Present the data once more in exactly its original form.
## BEGIN SUPPLIED MATERIAL
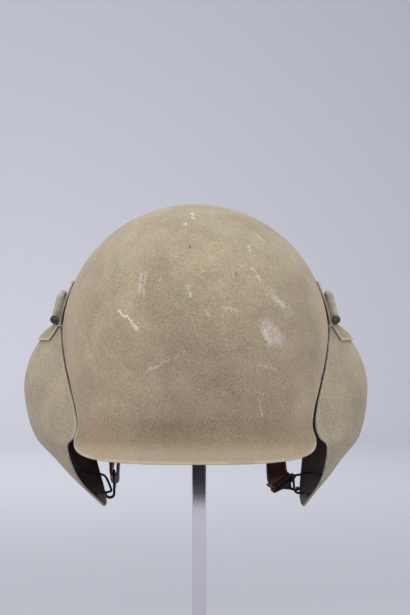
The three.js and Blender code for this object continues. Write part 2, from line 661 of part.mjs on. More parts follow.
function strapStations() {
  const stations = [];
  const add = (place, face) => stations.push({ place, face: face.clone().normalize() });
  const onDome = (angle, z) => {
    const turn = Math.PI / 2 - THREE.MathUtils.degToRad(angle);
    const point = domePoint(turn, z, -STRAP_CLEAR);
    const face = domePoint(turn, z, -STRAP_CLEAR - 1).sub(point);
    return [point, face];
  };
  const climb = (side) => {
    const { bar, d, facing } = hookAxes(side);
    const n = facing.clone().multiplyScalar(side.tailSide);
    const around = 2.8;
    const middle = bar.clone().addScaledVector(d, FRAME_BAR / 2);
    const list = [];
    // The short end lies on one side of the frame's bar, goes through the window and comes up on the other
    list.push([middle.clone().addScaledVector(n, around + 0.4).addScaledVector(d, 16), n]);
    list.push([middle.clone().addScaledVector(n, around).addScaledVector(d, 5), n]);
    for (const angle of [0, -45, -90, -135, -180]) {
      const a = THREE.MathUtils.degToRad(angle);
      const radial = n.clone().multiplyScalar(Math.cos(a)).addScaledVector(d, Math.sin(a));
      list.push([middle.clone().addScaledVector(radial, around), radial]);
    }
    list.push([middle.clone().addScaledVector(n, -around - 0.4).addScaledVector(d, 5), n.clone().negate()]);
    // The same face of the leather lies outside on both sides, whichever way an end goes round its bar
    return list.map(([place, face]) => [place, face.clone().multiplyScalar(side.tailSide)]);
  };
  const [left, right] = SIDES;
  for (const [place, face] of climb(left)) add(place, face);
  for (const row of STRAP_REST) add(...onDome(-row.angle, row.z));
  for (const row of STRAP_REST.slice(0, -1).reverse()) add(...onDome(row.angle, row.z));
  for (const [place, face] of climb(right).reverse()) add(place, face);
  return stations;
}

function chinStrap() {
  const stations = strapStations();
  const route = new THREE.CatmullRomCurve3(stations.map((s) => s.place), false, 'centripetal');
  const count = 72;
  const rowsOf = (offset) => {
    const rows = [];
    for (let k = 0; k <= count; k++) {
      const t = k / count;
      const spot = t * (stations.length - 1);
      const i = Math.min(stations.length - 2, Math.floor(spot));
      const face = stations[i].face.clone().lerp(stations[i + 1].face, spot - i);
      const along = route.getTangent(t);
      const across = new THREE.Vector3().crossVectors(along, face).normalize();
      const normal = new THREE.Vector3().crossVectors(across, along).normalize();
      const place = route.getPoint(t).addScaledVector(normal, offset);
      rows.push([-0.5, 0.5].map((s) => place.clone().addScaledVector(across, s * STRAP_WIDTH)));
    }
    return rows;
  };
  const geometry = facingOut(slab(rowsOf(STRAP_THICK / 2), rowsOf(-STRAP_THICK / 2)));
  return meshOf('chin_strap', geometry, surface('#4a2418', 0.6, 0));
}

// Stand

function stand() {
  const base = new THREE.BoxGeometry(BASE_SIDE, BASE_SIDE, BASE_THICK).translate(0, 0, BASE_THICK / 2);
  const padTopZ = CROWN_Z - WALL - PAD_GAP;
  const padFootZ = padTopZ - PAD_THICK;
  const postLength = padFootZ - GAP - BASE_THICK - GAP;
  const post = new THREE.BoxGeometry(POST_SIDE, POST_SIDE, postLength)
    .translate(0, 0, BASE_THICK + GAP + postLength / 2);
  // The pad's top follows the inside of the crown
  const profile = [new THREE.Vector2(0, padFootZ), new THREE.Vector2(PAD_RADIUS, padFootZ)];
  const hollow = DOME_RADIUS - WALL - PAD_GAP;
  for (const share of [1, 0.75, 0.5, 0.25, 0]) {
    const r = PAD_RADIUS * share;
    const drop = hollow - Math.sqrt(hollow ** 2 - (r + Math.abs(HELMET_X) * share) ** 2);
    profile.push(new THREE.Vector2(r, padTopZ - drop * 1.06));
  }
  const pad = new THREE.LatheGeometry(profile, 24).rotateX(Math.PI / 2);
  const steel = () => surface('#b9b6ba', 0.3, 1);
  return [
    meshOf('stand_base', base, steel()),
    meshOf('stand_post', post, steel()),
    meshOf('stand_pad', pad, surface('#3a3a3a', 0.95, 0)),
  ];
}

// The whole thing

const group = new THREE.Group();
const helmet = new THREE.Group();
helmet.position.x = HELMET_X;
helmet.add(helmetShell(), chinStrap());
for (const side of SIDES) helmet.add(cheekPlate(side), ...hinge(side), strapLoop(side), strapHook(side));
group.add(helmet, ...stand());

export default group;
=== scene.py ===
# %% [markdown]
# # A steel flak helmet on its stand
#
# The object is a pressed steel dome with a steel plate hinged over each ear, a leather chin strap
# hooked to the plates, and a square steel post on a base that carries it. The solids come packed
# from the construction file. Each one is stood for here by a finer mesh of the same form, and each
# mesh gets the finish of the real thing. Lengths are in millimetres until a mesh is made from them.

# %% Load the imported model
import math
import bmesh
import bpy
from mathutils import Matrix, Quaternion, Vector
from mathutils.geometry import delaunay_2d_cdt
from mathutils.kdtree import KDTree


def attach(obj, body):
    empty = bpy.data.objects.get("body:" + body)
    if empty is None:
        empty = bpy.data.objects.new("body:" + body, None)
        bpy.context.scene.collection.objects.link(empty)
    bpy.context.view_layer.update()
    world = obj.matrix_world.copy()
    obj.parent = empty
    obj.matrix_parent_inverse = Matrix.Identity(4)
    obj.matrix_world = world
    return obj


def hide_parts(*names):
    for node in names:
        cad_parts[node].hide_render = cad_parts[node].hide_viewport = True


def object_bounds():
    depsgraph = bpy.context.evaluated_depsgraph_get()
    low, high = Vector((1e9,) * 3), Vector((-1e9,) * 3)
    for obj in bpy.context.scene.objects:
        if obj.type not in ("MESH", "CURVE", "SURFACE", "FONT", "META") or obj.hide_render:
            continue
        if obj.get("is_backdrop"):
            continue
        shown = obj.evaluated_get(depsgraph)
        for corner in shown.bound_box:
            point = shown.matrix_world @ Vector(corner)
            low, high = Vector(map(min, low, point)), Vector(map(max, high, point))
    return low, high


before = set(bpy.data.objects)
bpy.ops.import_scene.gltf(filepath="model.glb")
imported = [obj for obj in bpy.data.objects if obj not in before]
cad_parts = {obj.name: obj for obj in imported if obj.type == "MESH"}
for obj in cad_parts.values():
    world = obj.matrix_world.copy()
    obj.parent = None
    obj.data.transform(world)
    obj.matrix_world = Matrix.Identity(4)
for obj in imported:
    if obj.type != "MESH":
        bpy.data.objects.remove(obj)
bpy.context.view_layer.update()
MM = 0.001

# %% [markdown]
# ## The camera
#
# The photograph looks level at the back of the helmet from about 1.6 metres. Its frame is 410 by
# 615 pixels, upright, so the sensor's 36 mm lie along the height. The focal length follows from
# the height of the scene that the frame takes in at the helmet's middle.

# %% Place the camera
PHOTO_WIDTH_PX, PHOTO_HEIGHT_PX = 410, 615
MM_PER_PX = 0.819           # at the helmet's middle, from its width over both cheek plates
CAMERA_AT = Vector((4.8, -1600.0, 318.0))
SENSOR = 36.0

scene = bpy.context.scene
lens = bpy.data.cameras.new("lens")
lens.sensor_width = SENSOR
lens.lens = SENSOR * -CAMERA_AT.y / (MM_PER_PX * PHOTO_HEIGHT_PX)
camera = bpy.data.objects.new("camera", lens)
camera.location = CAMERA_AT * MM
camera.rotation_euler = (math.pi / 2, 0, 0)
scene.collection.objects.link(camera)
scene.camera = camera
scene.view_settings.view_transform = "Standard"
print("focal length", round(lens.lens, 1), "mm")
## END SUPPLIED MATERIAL
> _FINAL RESULT_:
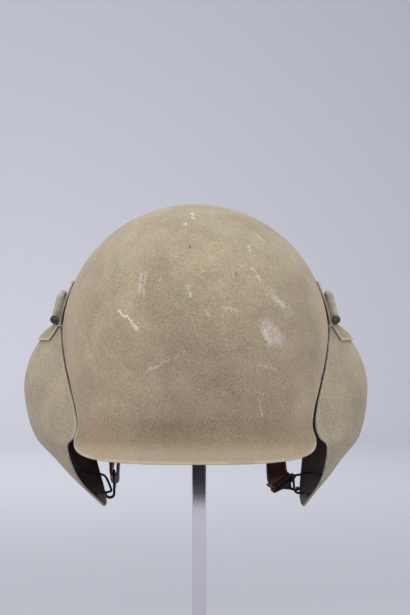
The three.js and Blender code for this object continues. Write part 2, from line 661 of part.mjs on. More parts follow.
function strapStations() {
  const stations = [];
  const add = (place, face) => stations.push({ place, face: face.clone().normalize() });
  const onDome = (angle, z) => {
    const turn = Math.PI / 2 - THREE.MathUtils.degToRad(angle);
    const point = domePoint(turn, z, -STRAP_CLEAR);
    const face = domePoint(turn, z, -STRAP_CLEAR - 1).sub(point);
    return [point, face];
  };
  const climb = (side) => {
    const { bar, d, facing } = hookAxes(side);
    const n = facing.clone().multiplyScalar(side.tailSide);
    const around = 2.8;
    const middle = bar.clone().addScaledVector(d, FRAME_BAR / 2);
    const list = [];
    // The short end lies on one side of the frame's bar, goes through the window and comes up on the other
    list.push([middle.clone().addScaledVector(n, around + 0.4).addScaledVector(d, 16), n]);
    list.push([middle.clone().addScaledVector(n, around).addScaledVector(d, 5), n]);
    for (const angle of [0, -45, -90, -135, -180]) {
      const a = THREE.MathUtils.degToRad(angle);
      const radial = n.clone().multiplyScalar(Math.cos(a)).addScaledVector(d, Math.sin(a));
      list.push([middle.clone().addScaledVector(radial, around), radial]);
    }
    list.push([middle.clone().addScaledVector(n, -around - 0.4).addScaledVector(d, 5), n.clone().negate()]);
    // The same face of the leather lies outside on both sides, whichever way an end goes round its bar
    return list.map(([place, face]) => [place, face.clone().multiplyScalar(side.tailSide)]);
  };
  const [left, right] = SIDES;
  for (const [place, face] of climb(left)) add(place, face);
  for (const row of STRAP_REST) add(...onDome(-row.angle, row.z));
  for (const row of STRAP_REST.slice(0, -1).reverse()) add(...onDome(row.angle, row.z));
  for (const [place, face] of climb(right).reverse()) add(place, face);
  return stations;
}

function chinStrap() {
  const stations = strapStations();
  const route = new THREE.CatmullRomCurve3(stations.map((s) => s.place), false, 'centripetal');
  const count = 72;
  const rowsOf = (offset) => {
    const rows = [];
    for (let k = 0; k <= count; k++) {
      const t = k / count;
      const spot = t * (stations.length - 1);
      const i = Math.min(stations.length - 2, Math.floor(spot));
      const face = stations[i].face.clone().lerp(stations[i + 1].face, spot - i);
      const along = route.getTangent(t);
      const across = new THREE.Vector3().crossVectors(along, face).normalize();
      const normal = new THREE.Vector3().crossVectors(across, along).normalize();
      const place = route.getPoint(t).addScaledVector(normal, offset);
      rows.push([-0.5, 0.5].map((s) => place.clone().addScaledVector(across, s * STRAP_WIDTH)));
    }
    return rows;
  };
  const geometry = facingOut(slab(rowsOf(STRAP_THICK / 2), rowsOf(-STRAP_THICK / 2)));
  return meshOf('chin_strap', geometry, surface('#4a2418', 0.6, 0));
}

// Stand

function stand() {
  const base = new THREE.BoxGeometry(BASE_SIDE, BASE_SIDE, BASE_THICK).translate(0, 0, BASE_THICK / 2);
  const padTopZ = CROWN_Z - WALL - PAD_GAP;
  const padFootZ = padTopZ - PAD_THICK;
  const postLength = padFootZ - GAP - BASE_THICK - GAP;
  const post = new THREE.BoxGeometry(POST_SIDE, POST_SIDE, postLength)
    .translate(0, 0, BASE_THICK + GAP + postLength / 2);
  // The pad's top follows the inside of the crown
  const profile = [new THREE.Vector2(0, padFootZ), new THREE.Vector2(PAD_RADIUS, padFootZ)];
  const hollow = DOME_RADIUS - WALL - PAD_GAP;
  for (const share of [1, 0.75, 0.5, 0.25, 0]) {
    const r = PAD_RADIUS * share;
    const drop = hollow - Math.sqrt(hollow ** 2 - (r + Math.abs(HELMET_X) * share) ** 2);
    profile.push(new THREE.Vector2(r, padTopZ - drop * 1.06));
  }
  const pad = new THREE.LatheGeometry(profile, 24).rotateX(Math.PI / 2);
  const steel = () => surface('#b9b6ba', 0.3, 1);
  return [
    meshOf('stand_base', base, steel()),
    meshOf('stand_post', post, steel()),
    meshOf('stand_pad', pad, surface('#3a3a3a', 0.95, 0)),
  ];
}

// The whole thing

const group = new THREE.Group();
const helmet = new THREE.Group();
helmet.position.x = HELMET_X;
helmet.add(helmetShell(), chinStrap());
for (const side of SIDES) helmet.add(cheekPlate(side), ...hinge(side), strapLoop(side), strapHook(side));
group.add(helmet, ...stand());

export default group;
=== scene.py ===
# %% [markdown]
# # A steel flak helmet on its stand
#
# The object is a pressed steel dome with a steel plate hinged over each ear, a leather chin strap
# hooked to the plates, and a square steel post on a base that carries it. The solids come packed
# from the construction file. Each one is stood for here by a finer mesh of the same form, and each
# mesh gets the finish of the real thing. Lengths are in millimetres until a mesh is made from them.

# %% Load the imported model
import math
import bmesh
import bpy
from mathutils import Matrix, Quaternion, Vector
from mathutils.geometry import delaunay_2d_cdt
from mathutils.kdtree import KDTree


def attach(obj, body):
    empty = bpy.data.objects.get("body:" + body)
    if empty is None:
        empty = bpy.data.objects.new("body:" + body, None)
        bpy.context.scene.collection.objects.link(empty)
    bpy.context.view_layer.update()
    world = obj.matrix_world.copy()
    obj.parent = empty
    obj.matrix_parent_inverse = Matrix.Identity(4)
    obj.matrix_world = world
    return obj


def hide_parts(*names):
    for node in names:
        cad_parts[node].hide_render = cad_parts[node].hide_viewport = True


def object_bounds():
    depsgraph = bpy.context.evaluated_depsgraph_get()
    low, high = Vector((1e9,) * 3), Vector((-1e9,) * 3)
    for obj in bpy.context.scene.objects:
        if obj.type not in ("MESH", "CURVE", "SURFACE", "FONT", "META") or obj.hide_render:
            continue
        if obj.get("is_backdrop"):
            continue
        shown = obj.evaluated_get(depsgraph)
        for corner in shown.bound_box:
            point = shown.matrix_world @ Vector(corner)
            low, high = Vector(map(min, low, point)), Vector(map(max, high, point))
    return low, high


before = set(bpy.data.objects)
bpy.ops.import_scene.gltf(filepath="model.glb")
imported = [obj for obj in bpy.data.objects if obj not in before]
cad_parts = {obj.name: obj for obj in imported if obj.type == "MESH"}
for obj in cad_parts.values():
    world = obj.matrix_world.copy()
    obj.parent = None
    obj.data.transform(world)
    obj.matrix_world = Matrix.Identity(4)
for obj in imported:
    if obj.type != "MESH":
        bpy.data.objects.remove(obj)
bpy.context.view_layer.update()
MM = 0.001

# %% [markdown]
# ## The camera
#
# The photograph looks level at the back of the helmet from about 1.6 metres. Its frame is 410 by
# 615 pixels, upright, so the sensor's 36 mm lie along the height. The focal length follows from
# the height of the scene that the frame takes in at the helmet's middle.

# %% Place the camera
PHOTO_WIDTH_PX, PHOTO_HEIGHT_PX = 410, 615
MM_PER_PX = 0.819           # at the helmet's middle, from its width over both cheek plates
CAMERA_AT = Vector((4.8, -1600.0, 318.0))
SENSOR = 36.0

scene = bpy.context.scene
lens = bpy.data.cameras.new("lens")
lens.sensor_width = SENSOR
lens.lens = SENSOR * -CAMERA_AT.y / (MM_PER_PX * PHOTO_HEIGHT_PX)
camera = bpy.data.objects.new("camera", lens)
camera.location = CAMERA_AT * MM
camera.rotation_euler = (math.pi / 2, 0, 0)
scene.collection.objects.link(camera)
scene.camera = camera
scene.view_settings.view_transform = "Standard"
print("focal length", round(lens.lens, 1), "mm")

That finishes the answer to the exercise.